Spesso facciamo gli “struzzi”, perché fare una verifica su ciò che il web dice di noi; spesso giustifichiamo questa “innocente bugia” (seguendo l’insegnamento di Robert Trivers sulla “Follia degli stolti”) sostenendo che “non si ha nulla da nascondere” e scordandoci, così, di tutte le foto relative a fatti privati (che tali dovrebbero rimanere) che abbiamo condiviso in rete nella nostra vita o, peggio, dimenticando di aver scritto post o risposto con frasi che, in un certo contesto, potevano essere sensate e corrette, ma che, vista la velocità con cui cambiano i giudizi della rete, oggi possono essere imbarazzanti.

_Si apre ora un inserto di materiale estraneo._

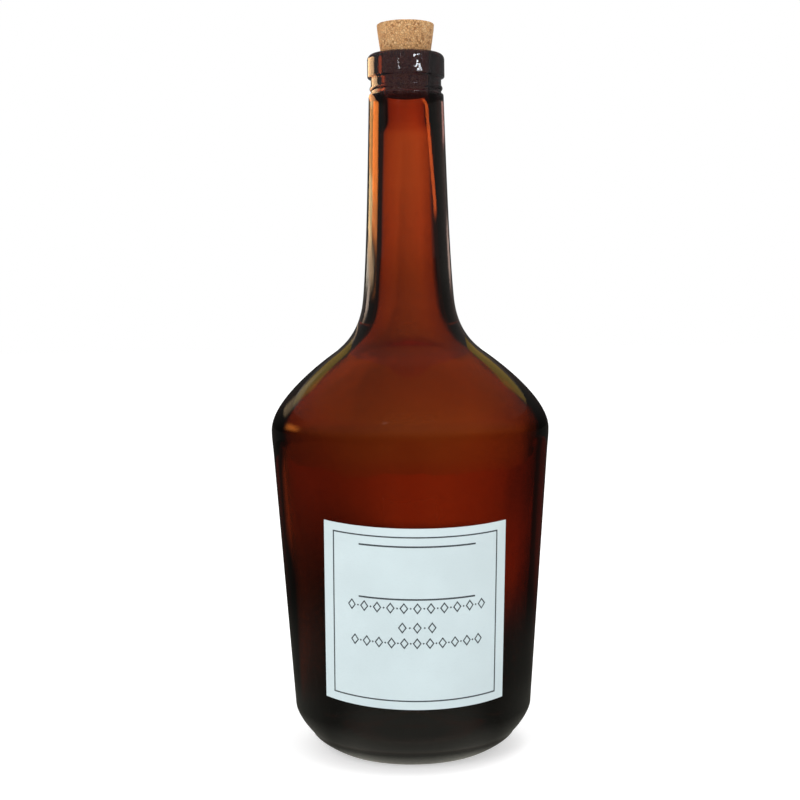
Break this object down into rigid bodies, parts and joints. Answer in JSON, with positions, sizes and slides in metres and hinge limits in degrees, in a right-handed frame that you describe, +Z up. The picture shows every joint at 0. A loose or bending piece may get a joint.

I casi di post inopportuni che hanno influenzato in modo negativo l’IO SOCIAL di una persona sono infiniti. Insomma, procediamo con una verifica dell’immagine che il web restituisce di noi e confrontiamo l’IO SOCIAL che ne emerge con la persona che siamo nella realtà. Una volta compresa l’immagine che il web dà di noi si può passare alla fase di gestione, con un ripensamento della nostra presenza in Rete: ad esempio eliminando gli accounts non più utilizzati, chiedendo la cancellazione dei nostri dati non utili o non attuali o lavorando con la creazione di notizie positive sulla nostra vita professionale.
Dunque, pensiamo che il nostro IO SOCIAL è – volenti o nolenti – più facilmente accessibile e, quindi, soggetto a giudizi, di quanto non lo sia il nostro IO REALE e che sul primo si basano principalmente le nostre opportunità di lavoro future.